Upper bounds of security v(AS), privacy v(AP) and service v(AG) risks for various number of services n in cloud service mashup

We also examine the sensitivity of risk against the number of alternative services (i.e., available services for the same service type within the inter-cloud.) We observe that the number of alternative services does not change the security or privacy risks. However, it impacts on the service risk. When there is one alternative service in the average for each type of service in a mashup made up of 11 service types, the service risk is calculated as 0.0191. When the average number of alternatives becomes two, the service risk goes down to 0.0001. When it is three in the average, the risk becomes almost zero.

Figure 6 shows the sensitivity of the privacy risk against the average duration of events before they are detected. Please note that the security and service risks are not sensitive against the event duration. In our tests, we examine the sensitivity of JRTM not only against the average duration length but also the change in duration length distribution (i.e., Poisson distribution and Normal distribution with various standard deviations). We observed an interesting result for Normal distribution. When standard deviation is as large as the average, the risk perception gets higher. This fits with the intuition because the higher variation means the higher uncertainty. Nevertheless, when the average gets higher, the higher standard deviation may reduce the risk because it also implies the lower privacy event durations.

Fig. 6
figure 6

Upper bounds of privacy risk v(AP) for various average durations of privacy incidents

Figure 7 depicts the security v(AS), privacy v(AP) and service v(AG) risks for various period lengths. Figure 7 also shows the sensitivity of the model against the changes in the event rates, because the longer the period length becomes, the higher the number of events are observed in each period.

Fig. 7
figure 7

Upper bounds of security v(AS), privacy v(AP) and service v(AG) risk for various event rates, which also means various period length

In Fig. 7, we also analyse the effect of changing the distribution for the event occurrence. When we apply the same average rates, the risks calculated for the Normal distribution is higher. Please note that we assign a standard deviation equal to 10% of the average for the Normal distribution. We observe an anomaly at the plots for privacy risk v(AP) in Fig. 7. The privacy risk reduces at several points when the event rate gets higher. That is because we do not increase the event rate but the period length which causes the event durations in the number of periods are reduced when period lengths are increased. When privacy event duration is reduced, that decreases privacy risk. Therefore, we observe a decrease in privacy risk although the event rate increases.

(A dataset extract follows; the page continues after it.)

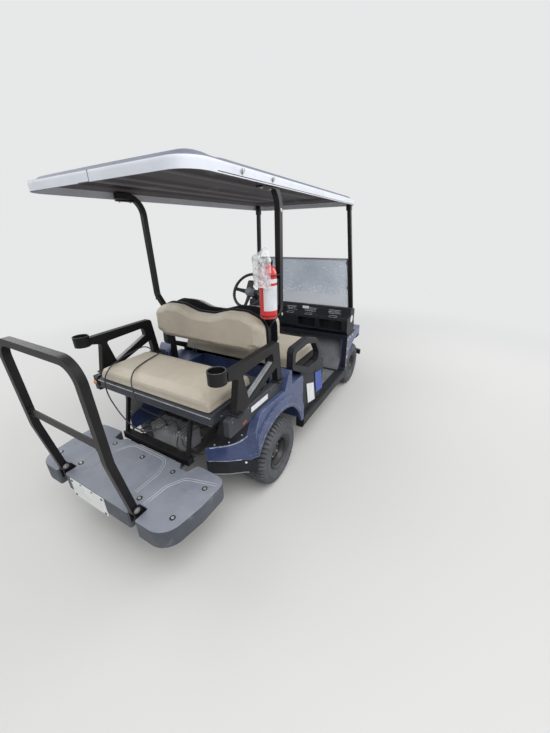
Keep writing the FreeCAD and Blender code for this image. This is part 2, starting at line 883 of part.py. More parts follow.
def rear_hollow():
    """What is taken out of the quarters: their insides, the wheel arches and the way to the axle."""
    body = new_body("rear_hollow")
    low = size.floor_top_z
    wall = size.body_wall
    tail = size.body_tail_x
    seam = size.body_seam_x
    panel = size.body_half - size.flare_depth
    inner = [
        (tail + wall, low - 20), (seam - wall, low - 20), (seam - wall, size.ledge_z - wall, 16),
        (size.ledge_tail_x + 2, size.ledge_z - wall, 56), (size.tail_dip_x + 4, size.tail_dip_z - 4, 84),
        (tail + wall, size.tail_top_z - 4),
    ]
    for side in (1, -1):
        plate(body, "side", [inner], *span(side, size.body_inner_y + wall, panel - wall))
    cut_tail_corners(body, wall, low - 30, size.ledge_z + 10)
    for side in (1, -1):
        plate(body, "side", [], *span(side, size.body_inner_y + wall, size.body_half + wall),
              circles=[(0, size.tyre_radius, size.arch_radius)])
        plate(body, "side", [], *span(side, size.body_inner_y - wall, size.body_inner_y + 2 * wall),
              circles=[(0, size.tyre_radius, size.axle_tube_radius + 190)])
    return body


def splash_guards():
    """Black strips that carry the tail's rounded corners on down behind the wheels."""
    body = new_body("splash_guards")
    for side in (1, -1):
        strip = tail_corner(side, 0)[:-1] + [(-272, side * 588)]
        inner = tail_corner(side, size.body_wall)[:-1] + [(-272 + 4, side * 585)]
        plate(body, "flat", [strip + list(reversed(inner))], size.guard_low_z, size.tail_foot_z)
    return body


# Hip restraint: x, z, corner radius of the loop, and of the hole in it
HIP_LOOP = [(165, 775, 30), (175, 915, 40), (400, 925, 40), (560, 880, 60), (655, 760, 50), (640, 640, 30),
            (420, 640, 60)]
HIP_HOLE = [(207, 790, 25), (214, 875, 30), (398, 883, 30), (540, 845, 40), (611, 752, 35), (604, 690, 25),
            (430, 692, 40)]


def hip_restraints():
    body = new_body("hip_restraints")
    nose = size.hip_front_x
    for side in (1, -1):
        near, far = span(side, size.pod_half, size.pod_half + size.hip_thick)
        plate(body, "side", [HIP_LOOP, HIP_HOLE], near, far)
        near, far = span(side, size.pod_half, size.pod_half + size.hip_panel_thick)
        plate(body, "side", [[
            (size.body_seam_x, size.floor_top_z), (nose - 40, size.floor_top_z, 30),
            (nose, size.pod_top_z - 60, 60), (nose - 130, size.pod_top_z, 30), (size.body_seam_x, size.pod_top_z),
        ]], near, far)
    return body


def seat_lid():
    body = new_body("seat_lid", size.lid_hinge_x, 0, size.pod_top_z)
    nose = size.pod_top_x - size.lid_hinge_x
    half = size.pod_half - 6
    plate(body, "flat", [box_outline(12, nose, -half, half, 20)], 0, size.lid_thick)
    axis_z = size.lid_hinge_radius
    for side in (1, -1):
        near, far = span(side, size.lid_hinge_y, size.lid_hinge_y + size.lid_barrel)
        plate(body, "side", [box_outline(0, 30, 0, size.lid_thick)], near, far)
        plate(body, "side", [], near, far, circles=[(0, axis_z, size.lid_hinge_radius)])
        cut(body, "side", [], near, far, circles=[(0, axis_z, size.lid_pin_radius + size.shaft_gap)])
    return body


def cushion(label, x, z, length, half, height):
    """A plain closed solid with a rolled edge; the crown and the piping come with the cover."""
    body = new_body(label, x, 0, z)
    plate(body, "side", [[(0, 0, 16), (length, 0, 16), (length, height, 40), (0, height, 30)]], -half, half)
    return body


# Seat back outline in half: y, z from the seat back's foot, corner radius
BACK_HALF = [(474, 45, 40), (468, 215, 90), (330, 268, 120), (200, 266, 120), (70, 228, 140)]
BACK_FOOT = [(-380, 2, 60), (380, 2, 60)]
BACK_FOOT_Z = 893


def back_outline(inset):
    half = [(wide - inset, high - inset if high > 100 else high + inset, radius) for wide, high, radius in BACK_HALF]
    foot = [(wide, high + inset, radius) for wide, high, radius in BACK_FOOT]
    return foot + half + [(-wide, high, radius) for wide, high, radius in reversed(half)]


def seat_back(label, x, depth, inset):
    body = new_body(label, x, 0, BACK_FOOT_Z)
    plate(body, "cross", [back_outline(inset)], 0, depth)
    return body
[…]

In Fig. 8, the sensitivity of the model against the changes in the penalty parameter α is depicted. Please remember that the penalty parameter is for encouraging the CSPs to report incidents more timely and accurately. As expected there is a linear relation between the risk values and the penalty parameter, and the effect of a decrease in penalty value significantly decreases the trust and increases the risk. This is exactly what the parameter is designed for, and therefore verifies the model. There is an interesting observation from Fig. 8: The privacy risk is the highest comparing to the service and security risks when no penalty is applied (i.e., the penalty value is 1). The higher the penalty is (i.e., the penalty value decreases), the lower the difference between the service and privacy risks becomes. For penalty values 0.1, 0.2 and 0.3, the service risk is higher than the privacy risk. The reason for this is the effect of the trust in the model. Privacy risk does not decrease as much as the other risks when the trust value becomes higher, because the probability that a privacy incident cannot be detected is higher comparing to the service and security risks. Therefore, when the penalty reduces the positive effect of the trust in the model, security and service risks become higher than privacy risk.

Fig. 8
figure 8

Upper bounds of security v(AS), privacy v(AP) and service v(AG) risk for various penalty (α) values

In Fig. 9, the likelihood for privacy, security and service risks are given for 44 CSPs registered in Security Trust and Assurance Registry (STAR) [15] by Cloud Security Alliance (CSA). Almost 300 CSP provided information about how they implemented controls for the security, privacy and service assurance in the STAR. The likelihood value is the result of Cloud Adopted Risk Assessment Model (CARAM) [11], which aggregates the ENISA likelihood assessment [18] for cloud risks into three domains (i.e., security, privacy and service) and applies to CSPs based on the data in STAR. The scale used for likelihood is between 0 and 9. CARAM results are not based on the historic data but vulnerabilities and threats assessed by ENISA and the controls implemented by the CSPs. However, we can observe that privacy risk is higher than security and service risks, which are close to each other, almost for every CSP. This supports the JRTM results depicted in Figs. 7 and 8.

Fig. 9
figure 9

The probability values calculated by CARAM for 44 CSPs in STAR

Conclusions

Risk and trust are critical notions for cloud services and closely related to each other. In literature, trust is stated as the main barrier for potential subscribers before they embrace cloud services. For realization of cloud computing, trust relation between the CC and the CSP has to be established. This requires an in depth understanding of risk and the accountability of the CSP. Cloud service mash-ups exacerbate the complexity of accountability, risk and trust relations among the CC and the CSP. Therefore, practical services possibly in the form of TaaS are required. A TaaS provider may use the data about the reputation of a CSP, and the risk constraints of the subscribers, to recommend or not to recommend a specific service to a subscriber.

A joint trust and risk model based on statistical data is introduced for this purpose. The model, i.e., JRTM, addresses not only the security related risks but also the risks related to privacy and the performance of the services. It is amenable to the automated treatment, allowing to represent the service chain, and to dynamically monitor risk thresholds, according to profiles established with the CC. JRTM differentiates the negative performance from the positive performance in risk assessment based on the CC preferences. It also takes into account the freshness of the data about the performance of the CSP again according to the parameters specified by the CC. The model is practical for a TaaS and for cloud service mashups. Our initial experimentation verifies that our model is aligned with the perception of risks and trust as explained in the literature.